Writing of her mother and grandmother, she reveals how her grandmother wanted so much to do well with her daughter:

“What I really want,” said Tamar, who already had a habit of taking in stray animals, “is a hedgehog. They are little and not at all prickly if you train them, and they are very bad for cockroaches. But they like to curl up in garbage cans so you are liable to throw them out if you are not careful.” So Dorothy put an appeal in the paper asking if anyone had a hedgehog to donate to the Worker.
 There were times I was touched by the pain between mother and daughter – and by the difficulties both experienced. As Kate Hennessy wrote of Tamar:

“You don’t grow up until you forgive your parents,” my mother said the year before she died.

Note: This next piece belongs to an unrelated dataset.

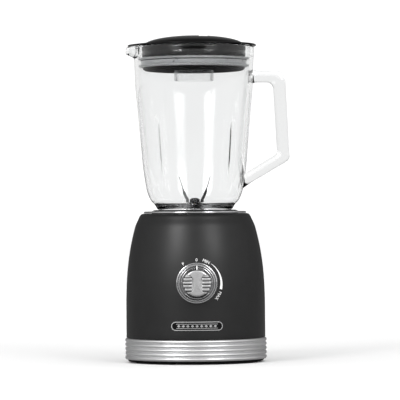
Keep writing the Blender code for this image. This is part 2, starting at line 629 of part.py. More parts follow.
def make_lid():
    hole = CAP_R + 0.4
    top = [(r, dome_height(r)) for r in (hole, 38, 46, 53, 57.5)]
    under = [(r, dome_height(r) - 2.2) for r in (56.8, 50, 42, 33.4)]
    cover = turned("lid_cover", [
        (26.4, CAP_SEAT - 0.4), (hole, CAP_SEAT - 0.4)] + top + [(DOME_R - 0.5, BRIM_TOP),
        (BRIM_R - 1.2, BRIM_TOP - 0.3), (BRIM_R, BRIM_TOP - 1.2), (BRIM_R - 0.5, BRIM_BOTTOM),
        (56.8, BRIM_BOTTOM)] + under + [(33.4, CAP_SEAT - 2.4), (26.4, CAP_SEAT - 2.4)], "gloss_black")
    cover = settled(cover, "gloss_black")
    for vertex in cover.data.vertices:
        x, y, z = vertex.co / MM
        from_left = in_degrees(Vector((x, y)).angle(Vector((-1, 0))))
        if hypot(x, y) > DOME_R + 4 and from_left < SPOUT_HALF_ANGLE + 6:
            swell = cos(pi / 2 * from_left / (SPOUT_HALF_ANGLE + 6)) ** 2
            vertex.co.xy *= 1 + 5.5 * swell / BRIM_R
    cut(cover, grip_slot("cover_slot"))
    turned("lid_plug", [
        (PLUG_R - 2.5, BRIM_BOTTOM - GAP), (PLUG_R, BRIM_BOTTOM - GAP), (PLUG_R, 354.6), (62.0, 354.2),
        (61.0, 352.5), (58.0, PLUG_BOTTOM), (SLEEVE_R + GAP, PLUG_BOTTOM), (SLEEVE_R + GAP, 353.4),
        (PLUG_R - 2.5, 353.4)], "black_plastic", MIDDLE)
    tube("filler_sleeve", SLEEVE_R - 2, SLEEVE_R, PLUG_BOTTOM, CAP_SEAT - 2.8, "black_plastic", steps=MIDDLE)
    inner = PLUG_R + GAP
    turned("lid_seal", [
        (inner, 366.8), (63.6, 366.8), (67.3, 366.0), (67.3, 364.7), (63.6, 363.8), (63.6, 358.6),
        (66.9, 357.7), (66.9, 356.4), (63.6, 355.0), (inner, 355.0)], "silicone", MIDDLE)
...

Hard as it might be, Kate Hennessy has caught part of the genius – sanctity – of her grandmother.

As always Dorothy wrote beautifully about what was wrapped in tragedy. Part of her genius was this ability to see beauty in what didn’t seem to possess it….

Dorothy wrote of bitter, bitter things in a way that gave them beauty and grace…

When she did describe things as they were, she soon discovered that people preferred to hear the good. But she also saw beauty where many couldn’t. She saw things in all of us that lay beyond the ragged threads of our miseries.

This also might be part of the struggle between mother and daughter, a daughter who suffered much, including what she felt was a mother who didn’t seem to always see and acknowledge the pain in her own life. Perhaps Tamar felt that Dorothy didn’t realize what Kate Hennessy says that her mother once said: “Everyone must live their own disasters.”

Dorothy Day comes real – full of wit, though also a bit of the invective. In her last years, her wit came through:

She still had moments of her quick wit and sense of the absurd, though. When she answered a phone call in the middle of the night, a strange man’s voice said, “I’ve decided to renew our affair.”
“It’s too late,” Dorothy replied. “I’m eighty-two.” And she hung up. Dorothy had a

Kate Hennessy writes with wit:
Dorothy’s history with cars was a history of gas pedals going through the floor, gear sticks coming off in her hand, the battery falling out onto the ground just as she arrived home, or windshield wipers breaking off in the middle of heavy rainstorms.
She writes with insight:

Tamar’s nonjudgmental nature led Dorothy to regret her outbursts and to once again appreciate Tamar’s peaceful and uncritical nature. “I could learn from her,” she said.

And she writes with love, helping us to see how Christ and God understand us as her grandmother said:

Christ understands us when we fail, she said, and God understands us when we try to love.

Read this book and take it to heart.

I also recommend that you read Dorothy Day’s The Long Loneliness. I used this book a few times at the end of a university course at Iowa State University on “Introduction to Catholicism” as a way to show Catholicism made flesh in a twentieth century woman.

I also recommend the work of my friend Jim Forest, All Is Grace: A Biography of Dorothy Day. It is a loving portrait with plenty of photos and quotes.

Dorothy, the real Dorothy, should inspire us to live with love and joy, in the little things we can do:
“What we do is very little. But it is like the little boy with a few loaves and fishes. Christ took that little and increased it. He will do the rest. What we do is so little we may seem to be constantly failing. But so did He fail. He met with apparent failure on the Cross. But unless the seed fall into the earth and die, there is no harvest. And why must we see results? Our work is to sow.”